Total return data. Imagine that you’ve created what you think of as a winning investment strategy that’s based on two signals: a) the ratio for a set of short and long moving averages; b) the trailing return for a rolling x-day window. The results look encouraging, but the upbeat outcome may be an illusion if the calculations use total return prices.
Why? Consider a mutual fund that’s unchanged on the day but dispenses a hefty distribution at the close of trading. Imagine that this fund is priced at $10 a share and it spits out a 50-cent-per-share payout. Although the underlying portfolio value was unchanged on the day the mutual fund’s price falls by 50 cents to $9.50 to compensate for the distribution. The net result for shareholders: their holdings in the fund remain unchanged on the day. The 50-cent-per-share drop is offset by a 50-cent distribution. In short, a net wash.
It’s a routine affair in day-to-day market activity but it’s a trap if you’re looking at a fund’s technical profile without adjusting for distributions. Let’s say that the 50-cent price decline pushes the fund into negative territory in terms of the short/long moving-average ratio and trailing x-day return. On the surface, this looks like a sell signal when in fact it’s nothing of the sort since the fund’s portfolio value hasn’t changed.
The solution is to use price data that’s strips out distributions. If you don’t make that adjustment, your backtests using technical signals are probably faulty. Keep in mind too that the total return price histories aren’t real in the sense that the prices have been retroactively adjusted down to compensate for dividends, capital gains, etc. In other words, total return prices weren’t available in real time through history. Ignoring this issue runs the risk that your backtests are telling lies.
Lagged signals & avoid look-ahead bias. This is another common mistake that can turn a sow’s ear into pearls, if only on paper. There are many variations to this trap, depending on the complexity of the strategy, but the basic form can be illustrated with a simple example.

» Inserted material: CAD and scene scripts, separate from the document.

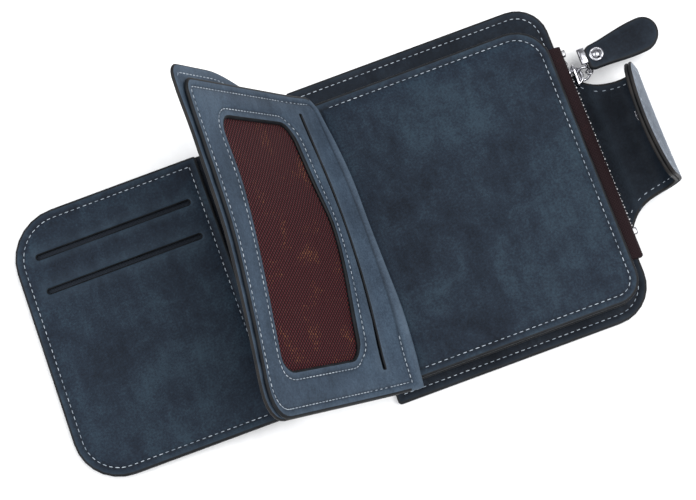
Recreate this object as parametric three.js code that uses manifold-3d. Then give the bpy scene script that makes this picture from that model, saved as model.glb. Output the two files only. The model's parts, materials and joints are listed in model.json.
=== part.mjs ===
// Trifold wallet, lying open: a main panel with a zipped coin pouch and a closing strap, a raised page with a
// mesh window, and a card flap joined to the main panel by a narrow spine strip.
// Units are millimetres. X runs along the opened wallet, Y up its height and Z up from the table.
// The origin is the middle of the main panel's underside.
import * as THREE from "three";
import Module from "manifold-3d";

const wasm = await Module();
wasm.setup();

// Main panel
const COVER = { left: -48.4, right: 48.5, bottom: -60, top: 60 };
const COVER_CORNERS = { topLeft: 1.2, topRight: 12, bottomRight: 14, bottomLeft: 1.2 };
const COVER_OUTER = [0, 1.2];
const COVER_BOARD = [1.4, 1.9];
const COVER_LINING = [2.1, 2.8];

// Bill compartment and coin pouch, stacked on the main panel
const POUCH = { left: -41.6, right: 44.5, bottom: -54.9, top: 49.3 };
const POUCH_CORNERS = { topLeft: 2, topRight: 13, bottomRight: 9, bottomLeft: 2 };
const BILL_GAP = [3.0, 7.3];
const POUCH_BACK = [7.5, 8.5];
const POUCH_ROOM = [8.7, 13.0];
const POUCH_FRONT = [13.2, 14.8];
const GUSSET_WALL = 2.2;

// Zipper along the right edge of the pouch
const ZIP_BOTTOM = -38.4;
const ZIP_TOP = 37.9;
const ZIP_X = 49.2;
const ZIP_Z = 9.85;
const TEETH_BOTTOM = -30.5;
const TEETH_PITCH = 2.3;
const TEETH_COUNT = 28;
const ROW_GAP = 0.9;
const SLIDER_Y = 27;

// Ring and leather pull
const RING_X = 53.55;
const RING_R = 2.1;
const RING_WIRE = 0.42;
const RING_TILT = 60;
const PULL_Z = 11.8;
const PULL_LAYER = 1.1;
const RIVET = { x: 61.2, y: 31.6 };

// Folds
const FOLD_Z = 2.4;
const COVER_FOLD_X = -48.7;
const SPINE_WIDTH = 19;
const FLAP_FOLD_X = COVER_FOLD_X - SPINE_WIDTH;
const PAGE_FOLD = { x: -39.5, z: 17 };
const PAGE_ANGLE = 60;

// Card flap
const FLAP = { left: -160.6, right: -70.2, bottom: -50.7, top: 49.4 };
const FLAP_CORNERS = { topLeft: 18.5, topRight: 1, bottomRight: 1, bottomLeft: 17 };
const FLAP_OUTER = [2.2, 3.1];
const FLAP_POCKETS = [3.3, 3.6];
const FLAP_FACING = [3.9, 5.2];
const FACING_RIGHT = -86.6;
const SLIT = { left: -152.2, length: 58.4, width: 1.6, upperY: 34.1, lowerY: 21 };

// Page, drawn flat: u runs from the fold to the free edge, w from the front face to the back one
const PAGE = { fold: 2.1, free: 87, bottom: -58.1, top: 49.3 };
const PAGE_CORNERS = { near: 3, far: 14 };
const PAGE_BACK = { free: 87.5, bottom: -60.1, top: 55.7 };
const WINDOW = { near: 23, far: 69.5, bottom: -44, top: 39, corner: 6 };
const PAGE_SLIT = { u: 15.3, bottom: -49, top: 44, width: 0.8 };
const PAGE_LAYERS = { front: [-1.5, -0.5], mesh: [-0.3, 0], pocket: [0.2, 0.4], back: [0.6, 1.5] };

// Closing strap, side profile: flat leg, round curl, straight tip
const STRAP_FOLD = { x: 53, z: 3.1 };
const STRAP_LEG = { angle: 14, length: 11 };
const CURL_R = 9;
const TIP = { angle: 116, length: 18 };
const STRAP_LAYER = 1.2;
const STRAP_GAP = 0.2;
const STRAP_Y = -0.5;
const STRAP_HALF = { root: 28.5, neck: 24.2, curl: 22, tip: 21 };
const CLOSE_STRAP = 64;
const SNAP_FROM_CURL = 12.5;
const SNAP_Y = 1;

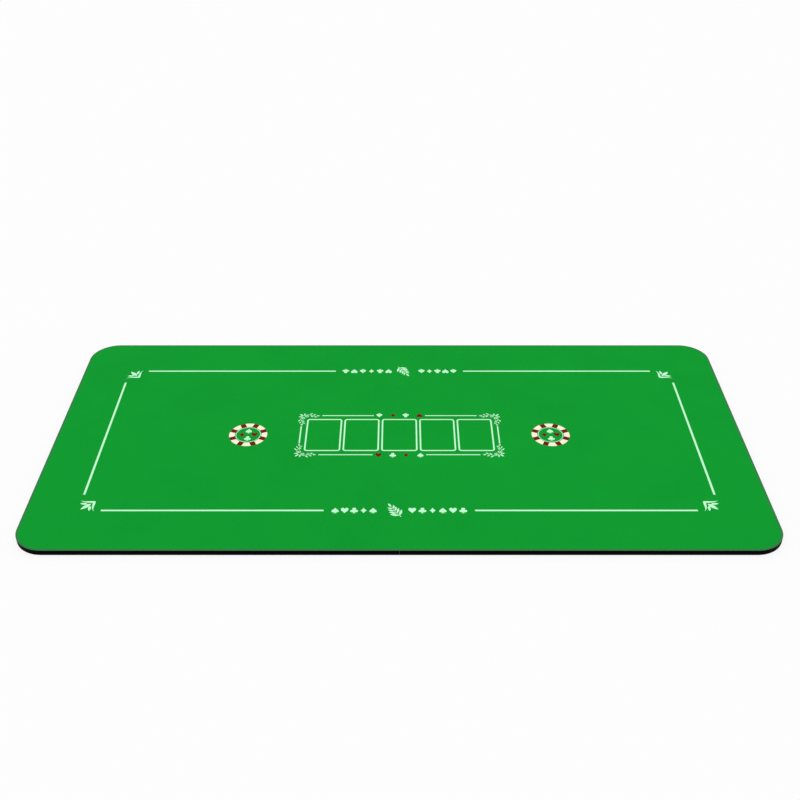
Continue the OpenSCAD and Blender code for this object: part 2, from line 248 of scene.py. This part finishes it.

Take a strategy that issues a “sell” signal when price falls below an x-day moving average and a “buy” when price rises above that average. Let’s also assume that we’re using end-of-day closing prices. You test the strategy and discover that it delivers a strong performance through time. But you forget one small item: the end-of-day signals aren’t available until after the market closes. In other words, calculating returns for a real-world version of the strategy requires using lagged “buy” and “sell” signals.
One solution: assume a one-day lag. A “sell” signal is issued at Monday’s close, which translates to assuming that security was sold at the following’s day’s close.
How much difference will such a seemingly minor change make in a strategy’s results? A lot. Indeed, many strategies that look wonderful in backtests turn into dogs after correcting for look-ahead bias.
Neutral signals. This is an especially subtle problem because it’s counterintuitive in some respects.
The problem is when there’s a gray area with one or more trading signals. For instance, let’s say you’re using two signals to determine if the current climate for an asset is bullish or bearish. A “buy” is when both signals are bullish; a “sell” is when both are bearish. If there’s a split decision—one is bullish, the other bearish—the signal is neutral, which is to say that the previous signal holds until both signals indicate a decisive change, one way or the other.
As an example, both signals issued a “buy” signal the first trading day of the month. Two weeks later one of the signals turns bearish but there’s no confirmation in the other signal, which continues to align with a bullish reading. The net result: we no longer have a “buy” signal, but there’s no “sell” signal either. In that case, the previous signal—a “buy”—remains in force until a “sell” signal arrives.
Obvious? Well, sure, once we spell it out and are aware of the subtlety. But designing this nuance into the code can trip up a rookie. The solution: generate a historical record of “buy” and “sell” signals and monitor the net result via a “position” signal. A standard system is to generate a “1” for “buy”, “0” for netural, and “-1” for “sell” in the “position” data. By contrast, a common mistake is to only calculate the “buy” signals and assume that the absence of a “buy” is the equivalent of “sell”. Not necessarily, but that won’t be obvious unless you compute a separate set of “sell” and “neutral” signals.
What’s the relevance? Results. A backtest that equates “neutral” with “buy” signals can and usually does dispense substantially different results vs. a test that recognizes the distinction. Ok, maybe you want to blur the lines for tactical reasons. That’s fine. The danger arises when the analyst doesn’t spot the difference in advance.
These are hardly the only pitfalls in backtesting, but they’re relatively common—and easily avoided. The question is whether these quantitative stumbles have skewed results in some of the more influential backtests that have found a wide audience in recent years? The answer: unclear until (if) we can reproduce the research. Unfortunately, most of the backtests that make the rounds these days don’t provide the accompanying code. That’s one more reason why it’s essential to crunch the numbers directly before making substantial monetary commitments to a given strategy.
As President Reagan famously advised, Trust but Verify. That’s a good policy for geopolitical negotiations and for backtesting investment strategies.